Jak zbudować zaplecze intelektualne IV RP i niezależne instytucje publiczne, skoro w Polsce nie występuje zjawisko określane przez prof. Vilfredo Pareto mianem "krążenia elit". Zmieniają się tylko szyldy partyjne kanalizujące interesy tego samego wąskiego grona kolegów. Jak słusznie zauważył jeden ze współpracowników OT, w naszym kraju nie ma nawet większego znaczenia to, czy ktoś się myli czy ma rację, czy mówi, czy też nie, prawdę. O wyniku wyborczym kandydatów decyduje to, kto potrafi skrzętnie "zakręcić się" wokół aktualnie popularnych partii politycznych lub zabezpieczyć interesy "układu" (od "świętych" po nie bardzo religijnych), a nie konkretny program, intencje, określony dorobek życiowy i praca społeczna.

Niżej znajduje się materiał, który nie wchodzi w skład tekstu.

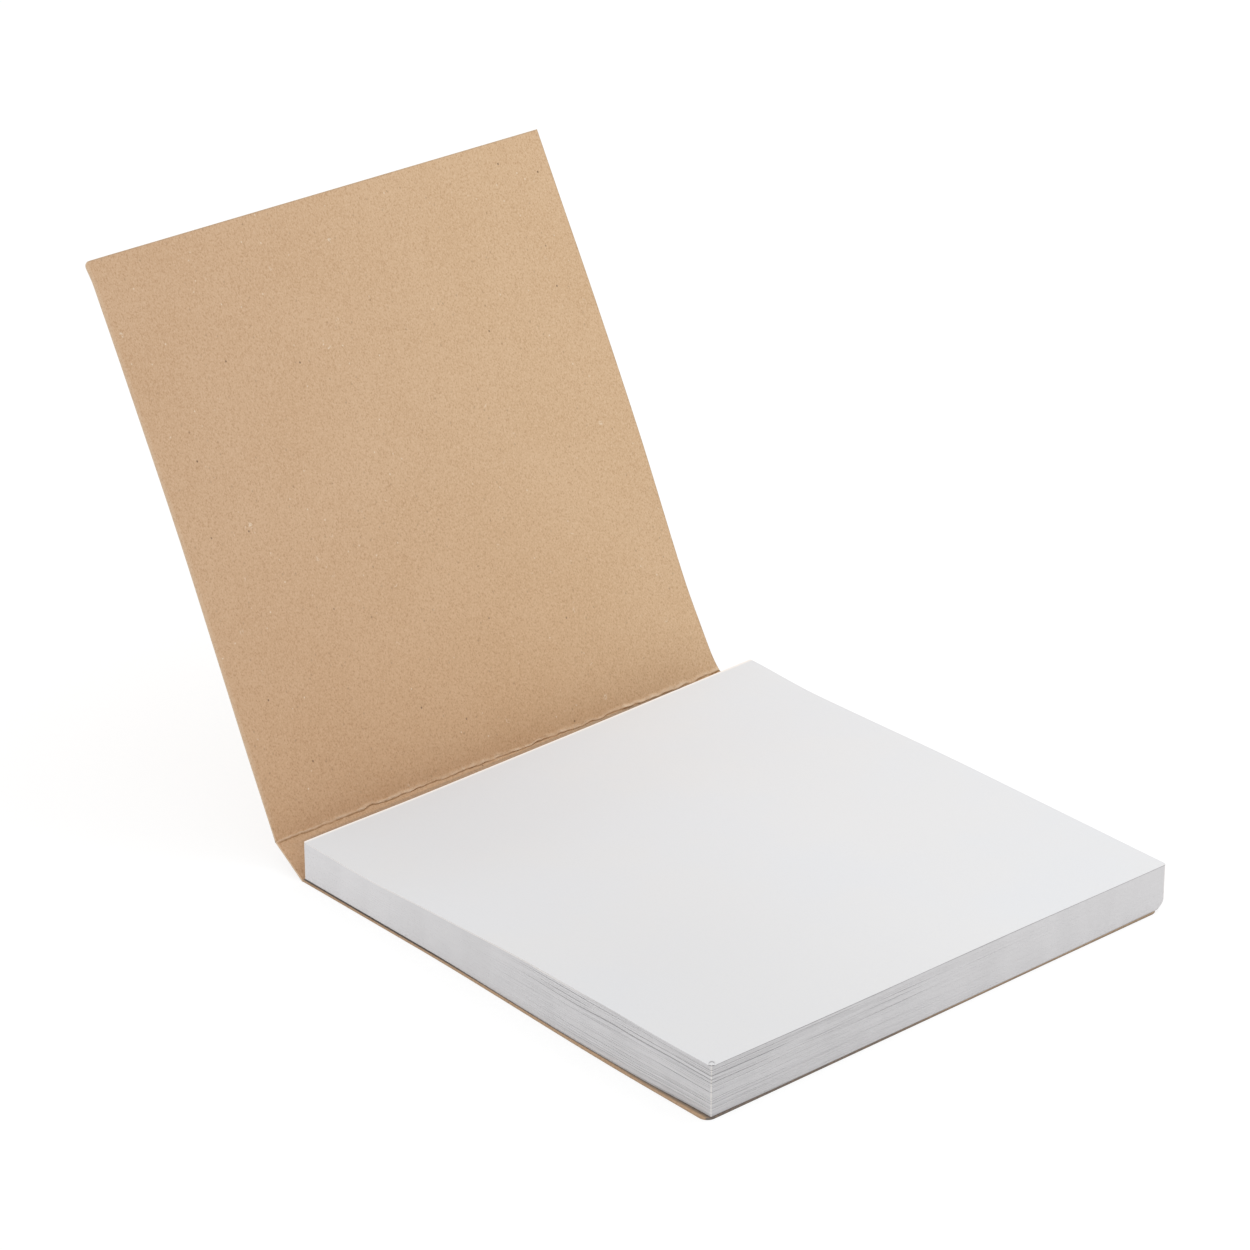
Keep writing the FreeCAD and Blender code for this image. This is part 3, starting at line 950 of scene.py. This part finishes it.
class PAD_OT_front_card(bpy.types.Operator):
    """Make the front panel of the cover"""
    bl_idname = "notepad.front_card"
    bl_label = "Front panel"

    def execute(self, context):
        sizes = context.scene.note_pad.card
        shape = CardShape(sizes)
        half = shape.half * 0.96
        reach = sizes.front_length
        crushed = [CRUSHED_STEP * step for step in range(1, 20)]
        rows = round_end(half) + crushed
        rows += stations(crushed[-1], reach, 2 * CRUSHED_STEP, SHARP_STEP, 1.5 * MM)[1:]
        columns = stations(-HALF, HALF, SHARP_STEP, SHARP_STEP, 0.27 * MM)

        def place(s, y, side):
            top, near, far = reach - s, y + HALF, HALF - y
            edge = min(top, near, far)
            if s > reach / 2 and y < 0:
                top, near = rounded(top, near, sizes.top_corner)
                s, y = reach - top, near - HALF
            share = (y + HALF) / SPAN
            skew = mix(-0.2, 0.21, share) * MM * s / reach
            shift = 0.39 * MM * eased(12 * MM, 47 * MM, s)
            shift = shape.near_inset(s) * (1 - share) + shift * share
            point, inner = shape.front_point(s + skew, y)
            point.y += shift + shape.far_swing(s, share)
            thick = shape.half_thickness(edge, s + half)

            lift, crack_shade, rubbed = shape.crease_marks(s, y)
            if side < 0:
                lift, crack_shade, rubbed = -0.5 * lift, 0.0, 0.0
            lift *= eased(0.0, 0.25 * MM, min(near, far))
            sway = 0.32 * MM * hump(4 * MM, 13 * MM, 34 * MM, s) * eased(0.75, 1.0, share)
            sway += 0.12 * MM * (1 - eased(0.0, 3 * MM, math.hypot(reach - s, y + HALF)))
            ripple = 0.05 * MM * patch(s, y, 16 * MM, 8) * eased(0.0, 12 * MM, s)
            point += inner * (side * thick + lift - sway + ripple)

            rim = 1 - eased(0.0, 0.06 * MM, edge)
            # Painted highlight: a lighter band along the near edge
            band = 0.22 * (1 - eased(0.25 * MM, 0.6 * MM, near)) * eased(1 * MM, 4 * MM, s)
            # A thin darker line along the top and far cut edges, in the painted shade colour
            painted_shade = 0.22 * (1 - eased(0.08 * MM, 0.2 * MM, min(top, far)))
            if side < 0:
                band = painted_shade = 0.0
            return point, thick, max(0.6 * rim, rubbed, band), painted_shade, crack_shade * (1 - rim)

        bm = card_panel(rows, columns, place)
        add_piece("front_card", bm, [kraft(context)], "cover", "front_cover")
        return {"FINISHED"}


# Floor, light and camera

def seen_by_camera(n):
    """1 for what the camera sees directly or in a reflection."""
    path = n.add("ShaderNodeLightPath")
    either = n.math("MAXIMUM", path.outputs["Is Camera Ray"], path.outputs["Is Glossy Ray"])
    return n.math("MAXIMUM", either, path.outputs["Is Transmission Ray"])


def floor_material():
    """A pale floor that reads white and keeps a soft shadow."""
    material = bpy.data.materials.new("pale_floor")
    n = Nodes(material)
    n.tree.nodes.remove(n.shader)
    output = n.tree.nodes["Material Output"]
    real = n.add("ShaderNodeBsdfDiffuse")
    real.inputs["Color"].default_value = (0.8, 0.8, 0.8, 1)
    veil = n.add("ShaderNodeBsdfDiffuse")
    veil.inputs["Color"].default_value = (0.25, 0.25, 0.25, 1)
    glow = n.add("ShaderNodeEmission")
    glow.inputs["Strength"].default_value = 0.8
    both = n.add("ShaderNodeAddShader")
    n.put(both.inputs[0], veil.outputs[0])
    n.put(both.inputs[1], glow.outputs[0])
    choose = n.add("ShaderNodeMixShader")
    n.put(choose.inputs[0], seen_by_camera(n))
    n.put(choose.inputs[1], real.outputs[0])
    n.put(choose.inputs[2], both.outputs[0])
    n.put(output.inputs["Surface"], choose.outputs[0])
    return material


def white_world(sky):
    """Even light of the given strength in front of a white background."""
    world = bpy.data.worlds.new("studio")
    n = Nodes(world)
    light = n.tree.nodes["Background"]
    light.inputs["Color"].default_value = (1, 1, 1, 1)
    light.inputs["Strength"].default_value = sky
    shown = n.add("ShaderNodeBackground")
    shown.inputs["Color"].default_value = (1, 1, 1, 1)
    choose = n.add("ShaderNodeMixShader")
    n.put(choose.inputs[0], seen_by_camera(n))
    n.put(choose.inputs[1], light.outputs[0])
    n.put(choose.inputs[2], shown.outputs[0])
    n.put(n.tree.nodes["World Output"].inputs["Surface"], choose.outputs[0])
    return world


def soft_lamp(name, place, target, side, power):
    """A square lamp that looks at its target."""
    light = bpy.data.lights.new(name, "AREA")
    light.shape = "SQUARE"
    light.size = side
    light.energy = power
    lamp = bpy.data.objects.new(name, light)
    lamp.location = place
    lamp.rotation_mode = "QUATERNION"
    lamp.rotation_quaternion = (Vector(target) - Vector(place)).to_track_quat("-Z", "Y")
    bpy.context.scene.collection.objects.link(lamp)


class PAD_OT_stage(bpy.types.Operator):
    """Make the floor, the lights and the camera"""
    bl_idname = "notepad.stage"
    bl_label = "Stage"

    def execute(self, context):
        scene = context.scene
        stage = scene.note_pad.stage

        bm = bmesh.new()
        bmesh.ops.create_grid(bm, x_segments=8, y_segments=8, size=stage.floor_size / 2)
        bmesh.ops.translate(bm, verts=bm.verts[:], vec=(0, 0, -0.01 * MM))
        mesh = bpy.data.meshes.new("floor")
        bm.to_mesh(mesh)
        bm.free()
        floor = bpy.data.objects.new("floor", mesh)
        mesh.materials.append(floor_material())
        scene.collection.objects.link(floor)

        scene.world = white_world(stage.sky)
        soft_lamp("above_far", place=(0.06, 0.26, 0.36), target=(0, 0, 0.02), side=0.3,
                  power=stage.lamp)
        soft_lamp("near_fill", place=(-0.1, -0.6, 0.25), target=(0, 0, 0), side=0.5,
                  power=stage.fill)

        a, e = stage.azimuth, stage.elevation
        back = Vector((math.sin(a) * math.cos(e), -math.cos(a) * math.cos(e), math.sin(e)))
        data = bpy.data.cameras.new("camera")
        data.lens = stage.lens
        data.sensor_width = 36.0
        data.clip_start, data.clip_end = 0.01, 20.0
        camera = bpy.data.objects.new("camera", data)
        camera.location = Vector(stage.aim) + back * stage.distance
        camera.rotation_mode = "QUATERNION"
        camera.rotation_quaternion = (-back).to_track_quat("-Z", "Y")
        scene.collection.objects.link(camera)
        scene.camera = camera
        scene.view_settings.view_transform = "Standard"
        return {"FINISHED"}


class PAD_PT_panel(bpy.types.Panel):
    """Lists the steps that make the note pad"""
    bl_idname = "PAD_PT_panel"
    bl_label = "Note pad"
    bl_space_type = "VIEW_3D"
    bl_region_type = "UI"
    bl_category = "Note pad"

    def draw(self, context):
        for operator in OPERATORS:
            self.layout.operator(operator.bl_idname)


SETTINGS = (SheetSizes, CardSizes, Finishes, StageSettings, PadSettings)
OPERATORS = (PAD_OT_note_sheets, PAD_OT_back_card, PAD_OT_spine_card, PAD_OT_front_card,
             PAD_OT_stage)


def register():
    for item in (*SETTINGS, *OPERATORS, PAD_PT_panel):
        bpy.utils.register_class(item)
    bpy.types.Scene.note_pad = bpy.props.PointerProperty(type=PadSettings)


def unregister():
    del bpy.types.Scene.note_pad
    for item in reversed((*SETTINGS, *OPERATORS, PAD_PT_panel)):
        bpy.utils.unregister_class(item)


def main():
    register()
    bpy.ops.notepad.note_sheets()
    bpy.ops.notepad.back_card()
    bpy.ops.notepad.spine_card()
    bpy.ops.notepad.front_card()
    bpy.ops.notepad.stage()


if __name__ == "__main__":
    main()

Wprowadzenie JOW wymuszone przez i połączone z falą ruchów obywatelskich, które z mnogości połączą się w kilka potężnych strumieni, może uruchomić pozytywne procesy zmian: politycznych, kulturowych, gospodarczych, prawnych. Może otworzyć nowe ścieżki rekrutacji do elit. Jan Paweł II podczas pierwszej swej pielgrzymki do Ojczyzny mówił: nie lękajcie się! Jedni niech nie lękają się świętości. Inni - mimo młodego wieku - niech nie lękają się brania na swoje barki misji edukacyjnych, organizacyjnych, samopomocowych... Młodzi ludzie rzadko zauważają (takie wrażenie odnoszę z moich kontaktów ze studentami), że to także droga do pomyślności osobistej, w tym materialnej, często bardziej przy tym satysfakcjonująca od kariery w biznesie.